Ele está com dúvidas. Disseram-lhe para ser forte. Quando criança aprendeu que “homem não chora”. Mas ele chorou. Chorou escondido, quando estava tomando banho, na calada da noite… Ele queria continuar chorando. Mas será que já não era o tempo de parar de se lamentar e chorar? Por este motivo ele fez esta pergunta: “Meu Pai, ainda posso chorar?”
O Pai Celestial o tomou no colo. Pediu ao Espírito Consolador para lhe falar baixinho ao ouvido: “É claro que sim, meu filho! Você pode chorar”. E o Filho lhe relembrou o que Ele havia ensinado quando esteve aqui na terra: “Bem-aventurados os que choram, porque eles serão consolados.” (Mateus 5:4)
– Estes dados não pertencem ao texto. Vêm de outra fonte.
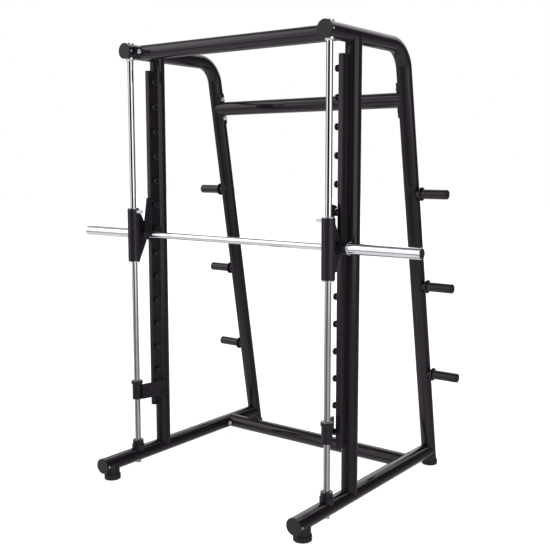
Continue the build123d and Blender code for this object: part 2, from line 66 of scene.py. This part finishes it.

A dor de um luto pode não durar apenas alguns meses. É “normal” sentir uma dor tão profunda, uma saudade imensa que se transforma em lágrimas… Não existe um prazo fixo para experimentar este tipo de dor. Para muitos dentre nós é ainda tempo de chorar.
José experimentou alívio quando recebeu esta mensagem do Deus Trino e chorou mais uma vez. Chorou não apenas de dor, mas também de gratidão por perceber o amor do Deus em quem Ele sempre confiou.
Deus nos dá não apenas permissão para chorar, mas até mesmo nos estimula a não negar ou esconder a nossa dor. Por que deveríamos fazer diferente? Por que não acatar a dor do outro? Por que não se mostrar mais sensível?
Que os que continuam sofrendo – e não são poucos -, mesmo sem verbalizarem a pergunta: “Ainda posso chorar?”, percebam em nossa postura acolhedora a mesma resposta que recebemos de Deus: “Sim, você pode chorar.”